■ Exercise goal
The records below should be written out again, exactly.
**** Information given ****
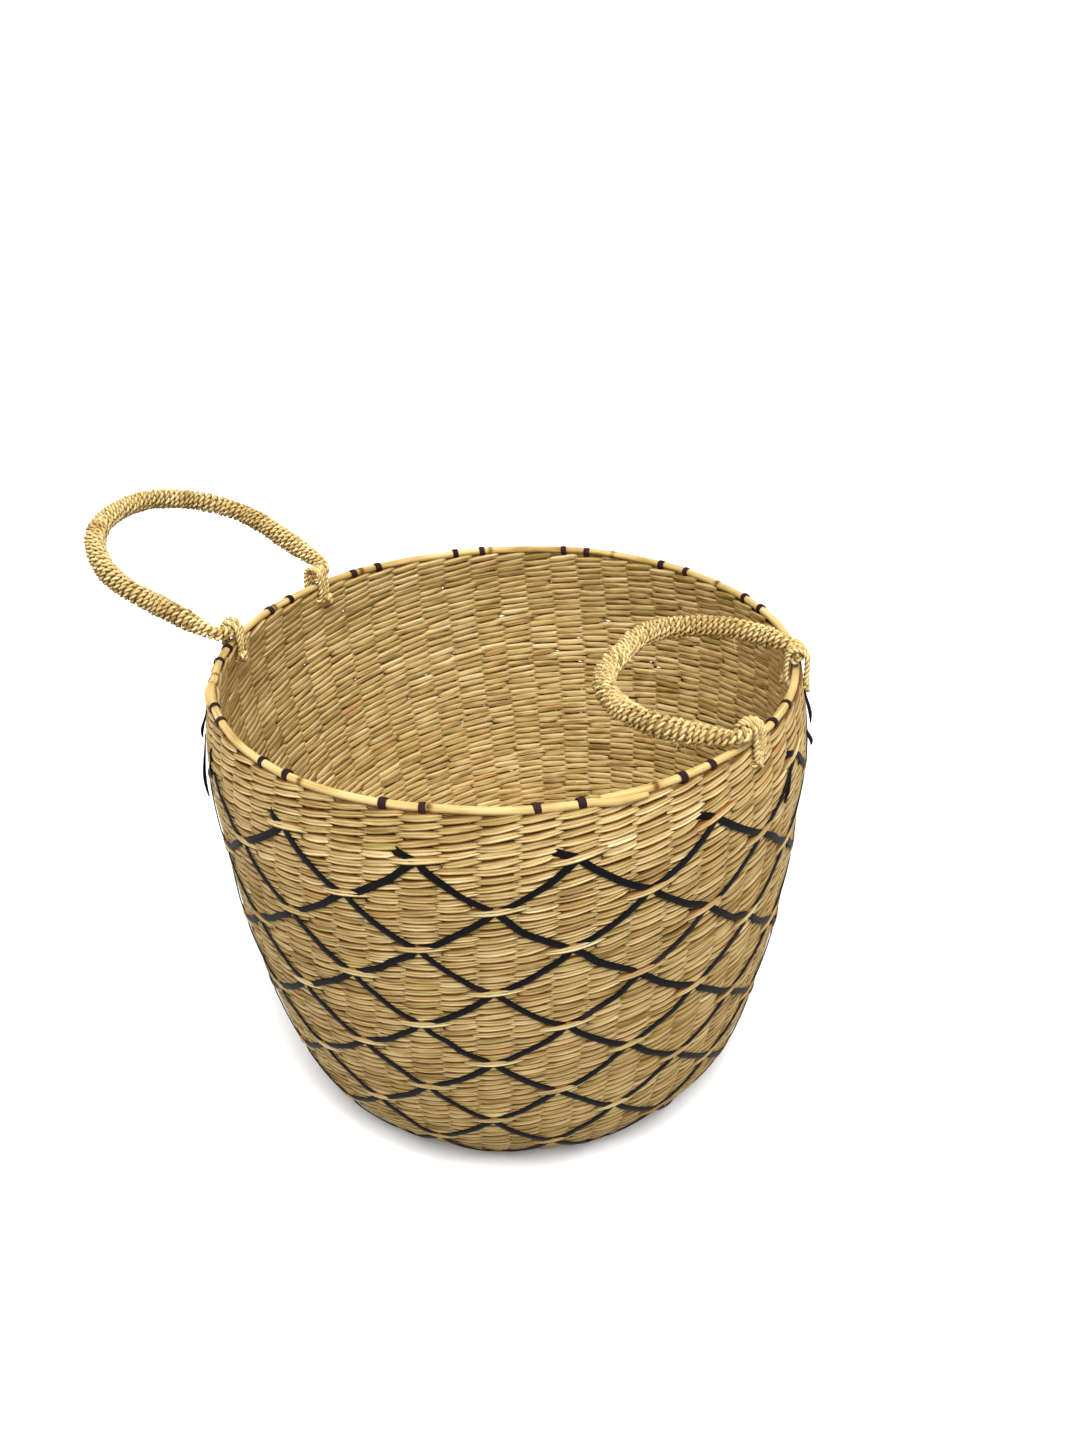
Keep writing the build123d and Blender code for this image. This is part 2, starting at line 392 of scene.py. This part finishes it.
def tie_strand(column):
    """The top of a strip where it is wrapped over the reed and tucked under the first row."""
    azimuth = math.radians(float(azimuth_of(column)) + rng.normal(0, 0.35))
    radial = np.array([math.cos(azimuth), math.sin(azimuth), 0])
    along_rim = np.array([-math.sin(azimuth), math.cos(azimuth), 0])
    half = REED_RADIUS + 0.4
    ring = [(half * math.cos(a), REED_HEIGHT + half * math.sin(a)) for a in np.radians(range(210, -31, -20))]
    inside = [(-1.4, WALL_TOP - 7.0), (-1.5, WALL_TOP - 3.0)]
    outside = [(1.7, WALL_TOP - 3.0), (1.5, WALL_TOP - 7.0)]
    route = smooth_route(np.array(inside + ring + outside), 3)
    slant = np.linspace(-1.0, 1.0, len(route)) * rng.uniform(0.4, 1.3)
    upright = np.array([0, 0, 1]) * route[:, 1:]
    path = radial * (REED_RING + route[:, :1]) + upright + along_rim * slant[:, None]
    along = unit(np.gradient(path, axis=0))
    across = np.cross(along, np.broadcast_to(along_rim, along.shape))
    up = np.cross(along, across)
    size = np.stack([np.ones(len(path)), np.full(len(path), rng.uniform(0.92, 1.12))], -1)
    shade = np.full(len(path), rng.uniform(0.75, 1.0))
    return path, unit(across), unit(up), size, np.stack([shade, shade, np.ones(len(path))], -1)


def loose_end(azimuth, drop, length, spring, drift):
    """A strip's end that has worked loose and hangs off the wall."""
    t = np.linspace(0, 1, 14)
    down = drop + length * t
    turn = azimuth + drift * t
    path = surface(down, 0.5 + spring * np.sin(1.9 * t) ** 2, turn)
    out, side = frames_on(path, outwards(down, turn))
    roll = 1.3 * t[:, None]
    across = out * np.cos(roll) + side * np.sin(roll)
    up = side * np.cos(roll) - out * np.sin(roll)
    size = np.stack([np.ones(14), np.interp(t, [0, 0.7, 1], [0.8, 0.6, 0.2])], -1)
    return path, across, up, size, np.repeat([[0.4, 0.4, 1.0]], 14, 0)


apexes = range(0, COLUMNS, STAKES_PER_STRIP)
# azimuth, drop, length, spring off the wall, drift in azimuth
LOOSE_ENDS = (
    (223.0, 2, 16, 2.6, 1.5),
    (221.5, 22, 46, 3.0, -1.0),
    (13.5, 8, 24, 2.0, 0.5),
    (11.5, 33, 12, 2.6, 1.0),
    (-3.0, 32, 17, 1.2, -4.0),
    (-131.0, 22, 9, 1.4, 3.0),
    (96.0, 30, 26, 2.2, 2.0),
    (141.0, 18, 15, 1.8, -2.0),
)
black = [
    sweep("strips_down_right", [strip_strand(apex, 1) for apex in apexes], STRIP_SECTION),
    sweep("strips_down_left", [strip_strand(apex, -1) for apex in apexes], STRIP_SECTION),
    sweep("rim_ties", [tie_strand(apex - step) for apex in apexes for step in (0, 1)], STRIP_SECTION),
    sweep("loose_strip_ends", [loose_end(*end) for end in LOOSE_ENDS], STRIP_SECTION),
]
for piece in black:
    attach(piece, "basket")
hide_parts(*[name for name in frame["nodes"] if name.startswith("strip_right")])
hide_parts(*[name for name in frame["nodes"] if name.startswith("strip_left")])


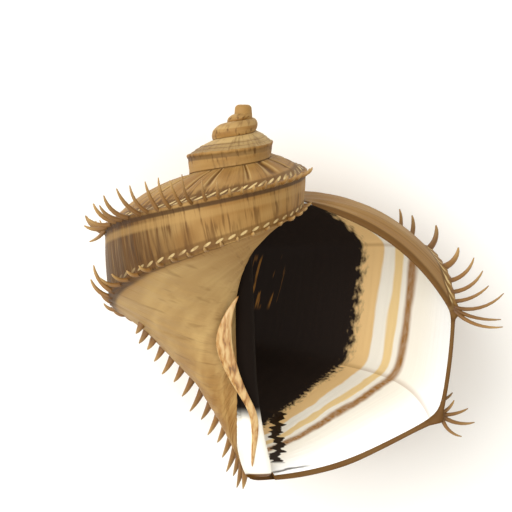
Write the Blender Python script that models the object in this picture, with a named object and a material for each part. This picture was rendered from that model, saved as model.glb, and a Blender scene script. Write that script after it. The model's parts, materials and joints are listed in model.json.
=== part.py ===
****
■ Exercise response
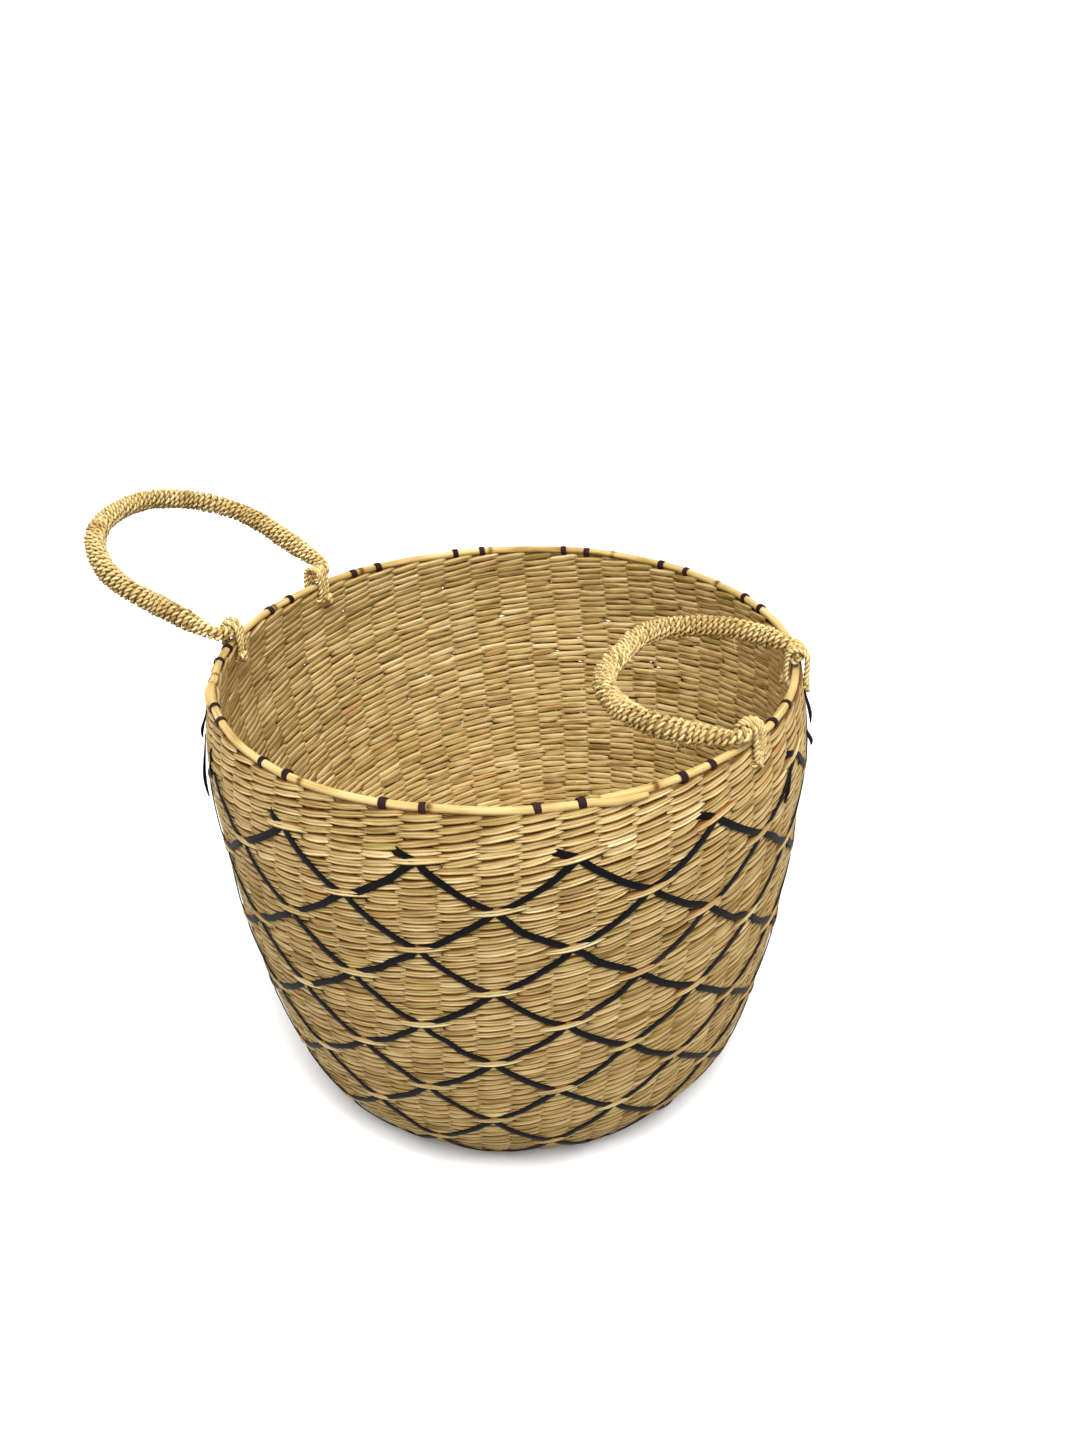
Keep writing the build123d and Blender code for this image. This is part 2, starting at line 392 of scene.py. This part finishes it.
def tie_strand(column):
    """The top of a strip where it is wrapped over the reed and tucked under the first row."""
    azimuth = math.radians(float(azimuth_of(column)) + rng.normal(0, 0.35))
    radial = np.array([math.cos(azimuth), math.sin(azimuth), 0])
    along_rim = np.array([-math.sin(azimuth), math.cos(azimuth), 0])
    half = REED_RADIUS + 0.4
    ring = [(half * math.cos(a), REED_HEIGHT + half * math.sin(a)) for a in np.radians(range(210, -31, -20))]
    inside = [(-1.4, WALL_TOP - 7.0), (-1.5, WALL_TOP - 3.0)]
    outside = [(1.7, WALL_TOP - 3.0), (1.5, WALL_TOP - 7.0)]
    route = smooth_route(np.array(inside + ring + outside), 3)
    slant = np.linspace(-1.0, 1.0, len(route)) * rng.uniform(0.4, 1.3)
    upright = np.array([0, 0, 1]) * route[:, 1:]
    path = radial * (REED_RING + route[:, :1]) + upright + along_rim * slant[:, None]
    along = unit(np.gradient(path, axis=0))
    across = np.cross(along, np.broadcast_to(along_rim, along.shape))
    up = np.cross(along, across)
    size = np.stack([np.ones(len(path)), np.full(len(path), rng.uniform(0.92, 1.12))], -1)
    shade = np.full(len(path), rng.uniform(0.75, 1.0))
    return path, unit(across), unit(up), size, np.stack([shade, shade, np.ones(len(path))], -1)


def loose_end(azimuth, drop, length, spring, drift):
    """A strip's end that has worked loose and hangs off the wall."""
    t = np.linspace(0, 1, 14)
    down = drop + length * t
    turn = azimuth + drift * t
    path = surface(down, 0.5 + spring * np.sin(1.9 * t) ** 2, turn)
    out, side = frames_on(path, outwards(down, turn))
    roll = 1.3 * t[:, None]
    across = out * np.cos(roll) + side * np.sin(roll)
    up = side * np.cos(roll) - out * np.sin(roll)
    size = np.stack([np.ones(14), np.interp(t, [0, 0.7, 1], [0.8, 0.6, 0.2])], -1)
    return path, across, up, size, np.repeat([[0.4, 0.4, 1.0]], 14, 0)


apexes = range(0, COLUMNS, STAKES_PER_STRIP)
# azimuth, drop, length, spring off the wall, drift in azimuth
LOOSE_ENDS = (
    (223.0, 2, 16, 2.6, 1.5),
    (221.5, 22, 46, 3.0, -1.0),
    (13.5, 8, 24, 2.0, 0.5),
    (11.5, 33, 12, 2.6, 1.0),
    (-3.0, 32, 17, 1.2, -4.0),
    (-131.0, 22, 9, 1.4, 3.0),
    (96.0, 30, 26, 2.2, 2.0),
    (141.0, 18, 15, 1.8, -2.0),
)
black = [
    sweep("strips_down_right", [strip_strand(apex, 1) for apex in apexes], STRIP_SECTION),
    sweep("strips_down_left", [strip_strand(apex, -1) for apex in apexes], STRIP_SECTION),
    sweep("rim_ties", [tie_strand(apex - step) for apex in apexes for step in (0, 1)], STRIP_SECTION),
    sweep("loose_strip_ends", [loose_end(*end) for end in LOOSE_ENDS], STRIP_SECTION),
]
for piece in black:
    attach(piece, "basket")
hide_parts(*[name for name in frame["nodes"] if name.startswith("strip_right")])
hide_parts(*[name for name in frame["nodes"] if name.startswith("strip_left")])


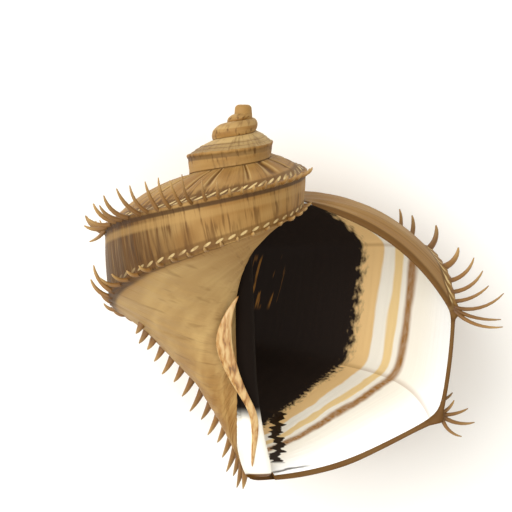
Write the Blender Python script that models the object in this picture, with a named object and a material for each part. This picture was rendered from that model, saved as model.glb, and a Blender scene script. Write that script after it. The model's parts, materials and joints are listed in model.json.
=== part.py ===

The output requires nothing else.